Beatrice: “Oh, I don’t know, dear. I just can’t imagine that was its original purpose.”
John ultimately discovers that his self-loathing stems from Beatrice’s inability to pursue her own dreams. In a way, she represents an entire generation of women who were assigned the duties of a housewife before they had a chance to mold their own identity. Beatrice has been conditioned to never put herself first, seeking the approval of others—even complete strangers—just as John and Jeff seek her approval. There’s a hilarious running gag involving Beatrice’s penchant for divulging her family’s personal issues in public, culminating in one of the film’s biggest laughs, as she accompanies John to a clothing store.
Clerk: “Yes, may I help you?”
John: “Yeah, I’d like to get some underwear.”
Clerk: “Ok.” [looks at Beatrice]
Beatrice: “That’s my son. I didn’t come here to pick out underwear for him. He’s just staying with me for a while.”
John: “Mother, I understand when you tell your friends, but this is a kid that we don’t have to tell this to. [to Clerk] What is your name?”
John: “Steve, other than selling us things, you don’t give a s—t about us, do you?”
Clerk: [pauses] “No, not really.”
John: [to Beatrice] “See?”
As for Jeff, he flips out after Beatrice turns down an invitation to spend the weekend with him and his family, opting instead to stay with John and continue the “experiment.” Jeff then shows up in her driveway and proceeds to pressure Beatrice into leaving with him, leading to this deeply satisfying scene…
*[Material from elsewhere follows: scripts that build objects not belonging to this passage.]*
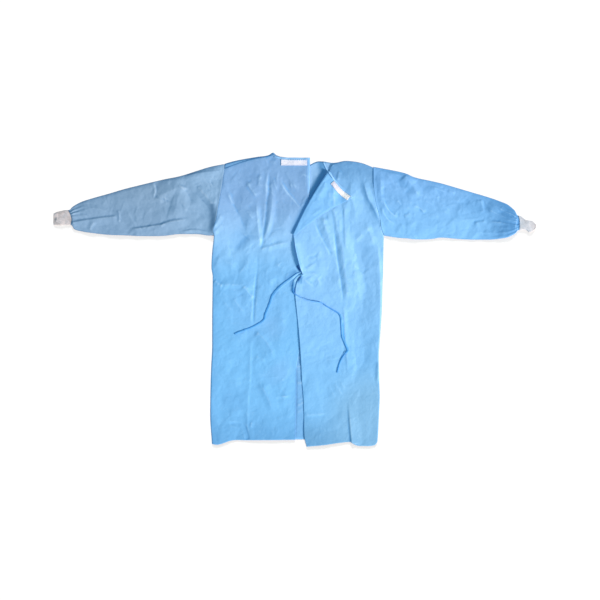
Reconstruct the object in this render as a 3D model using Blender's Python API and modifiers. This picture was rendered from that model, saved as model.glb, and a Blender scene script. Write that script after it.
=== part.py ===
# A surgical gown laid flat with its back side up.
# Sizes in the tables are millimetres; X runs to the right sleeve, Y to the neck, Z up.
# The floor is z = 0 and the origin lies under the middle of the laid-out gown.
import bpy
import bmesh
import math
from mathutils import Vector
from mathutils.bvhtree import BVHTree

MM = 0.001
WALL = 1.2
GAP = 0.3
CUFF_WALL = 1.6
TAPE_WALL = 1.0
TIE_WALL = 1.0
BINDING_WALL = 1.0

ARMPIT = 256
FRONT_MID = WALL / 2
BACK_MID = FRONT_MID + WALL + GAP
LAP_RISE = WALL + GAP

# The lap: the right back rides this far past the left back's edge at full height,
# then comes down to the front panel over the ramp.
LAP_FULL = 14.0
LAP_RAMP = 30.0
# It lies over the left back between these heights, easing down towards both.
LAP_BOTTOM = -290
LAP_BOTTOM_EASE = 60.0
LAP_TOP = 430
LAP_TOP_EASE = 40.0
# Below this height the left back has no folds within this distance of its edge.
OPEN_ABOVE = 400
UNDER_LAP = 50.0

HEM_BLEND = 120.0
SHOULDER_BLEND = 170.0
CREASE_FOOT = 13.0
# A fold dies away over this share of its length, as far past its end as inside it.
FOLD_RUN_OUT = 0.15
FOLD_SPREAD = 1.3

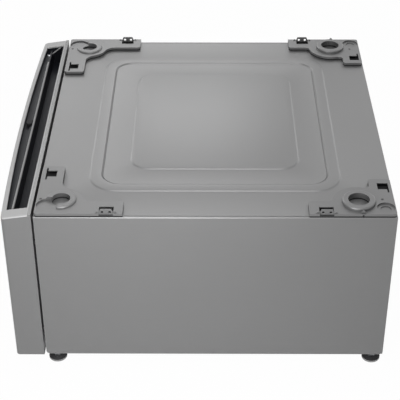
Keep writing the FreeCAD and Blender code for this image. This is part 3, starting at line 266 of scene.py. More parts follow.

“Mother” is, to my mind, a perfect movie. Sure, the score may be a little overdone at times and not every gag is a slam dunk. But the scenes between Brooks and Reynolds, which comprise the vast majority of the picture, are so achingly authentic that they render all minor quibbles irrelevant. I’ll never forget how my parents raved about the film after seeing it in the theater. I was 10 at the time, so it would be a few years until they would let me watch their VHS copy, fast-forwarding past the mildly suggestive scenes between Beatrice and her male “friend” (“We’re not intimate…we just have sex occasionally”).
It is one of the few films that has caused me to nearly hyperventilate with laughter—laughter that is not only pleasurable but cathartic. It’s audible delight expressed out of recognition when faced with the truth. I can’t thank Albert Brooks enough for making it and I can’t think of a better film to watch on Mother’s Day. In closing, here are two more of my favorite quotes from the film. Why two? Because I simply can’t pick just one.
Beatrice: “Honey, I love you.”
John: “I know you think you do.”
And of course…
Beatrice: “You must think of me as some sort of a moron.”
John: “No, no. Not a moron. Just someone who thinks I’m a moron.”
Beatrice: “Well, it takes one to know one, doesn’t it, dear?”
“Mother” is available for purchase and streaming on Amazon, and is sorely deserving of a Criterion release, particularly one with Sweet Tooth-inspired cover art.